Before beginning, preprocess the PDA so that it has the properties listed on page 121. If we ever ask you to run this construction, we'll give you a PDA so that it already has these properties.

  1. For each pair of push/pop transitions $p \xrightarrow{a, \varepsilon \rightarrow u} r$ and $s \xrightarrow{b, u \rightarrow \varepsilon} q$, create the rule $A_{pq} \rightarrow a A_{rs} b$.
  2. For each triple of states $p, q, r$, create the rule $A_{pq} \rightarrow A_{pr} A_{rq}$.
  3. For each state $p$, create the rule $A_{pp} \rightarrow \varepsilon$.

The start symbol is $A_{q_0,q_{\text{accept}}}$.

If your PDA has $n$ states, then step 2 above generates $n^3$ rules, and step 1 generates $n^4$ rules in the (rarely attained) worst case. To avoid generating so many rules, remember that a nonterminal $A_{pq}$ should only be generated if it's possible for the PDA to get from state $p$ to state $q$ starting and ending with the same stack.
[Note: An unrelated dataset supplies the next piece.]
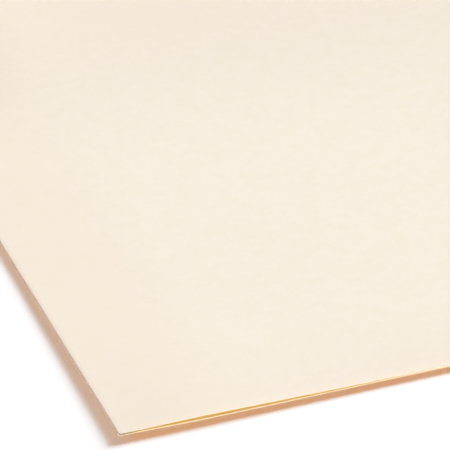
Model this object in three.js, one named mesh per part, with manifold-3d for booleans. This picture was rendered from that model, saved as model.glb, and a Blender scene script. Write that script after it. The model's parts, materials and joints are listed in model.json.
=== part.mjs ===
// Letter size fastener folder of manila stock, lying closed like a book.
// Millimetres, +Z up. The fold runs along Y, the leaves reach towards +X,
// and the two fasteners lie across the far end, one on each leaf.
import * as THREE from 'three';
import Module from 'manifold-3d';
import { mergeVertices } from 'three/addons/utils/BufferGeometryUtils.js';

const wasm = await Module();
wasm.setup();

// Leaves
const FOLD_LENGTH = 298.45;
const BACK_WIDTH = 228.6;
const FRONT_SETBACK = 6.35;
const STOCK = 0.28;
const LEAF_CORNER = 9.5;
const FOLD_GAP = 0.4;
const FOLD_PRESSED_GAP = 0.12;
const FOLD_RELAXED_LENGTH = 110;
const CLOSED_GAP = 0.08;
const FOLD_SEAM = 0.02;

// Tab on the back leaf's open edge, with its second ply
const TAB_HEIGHT = 12.7;
const TAB_LENGTH = 99.5;
const TAB_START = 99.5;
const TAB_FOOT_RADIUS = 6;
const TAB_CORNER_RADIUS = 11;
const PLY = 0.28;
const PLY_INSET = 1;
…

Any rules involving impossible nonterminals should not be created.

For example, with the above PDA, nonterminals $A_{q_2,q_1}$, $A_{q_3,q_2}$, and $A_{q_3,q_1}$ are impossible because there aren't any paths from $q_2$ to $q_1$, etc. And $A_{q_1,q_2}$ is impossible because the only path that gets from $q_1$ to $q_2$ changes the stack, and similarly for $A_{q_2,q_3}$.

Example construction

Let's run the construction but remove all rules that can't be reached from the start symbol or that can't reach a string:

In [14]:
to_grammar(mc).remove_useless()
Out[14]:
start: (start,accept)
(start,accept) → (q1,q3)
(q2,q2) → a (q2,q2) b
(q1,q3) → (q2,q2)
(q1,q1) → (q1,q1) (q1,q1)
(q1,q3) → (q1,q1) (q1,q3)
(q1,q3) → (q1,q3) (q3,q3)
(q3,q3) → (q3,q3) (q3,q3)
(q2,q2) → (q2,q2) (q2,q2)
(q1,q1) → ε
(q3,q3) → ε
(q2,q2) → ε

Even after removing useless rules, there are still some that don't really need to be there; but hopefully it's clear that the grammar generates the right language. "start" and "accept" are the names of states that were added to the PDA during preprocessing.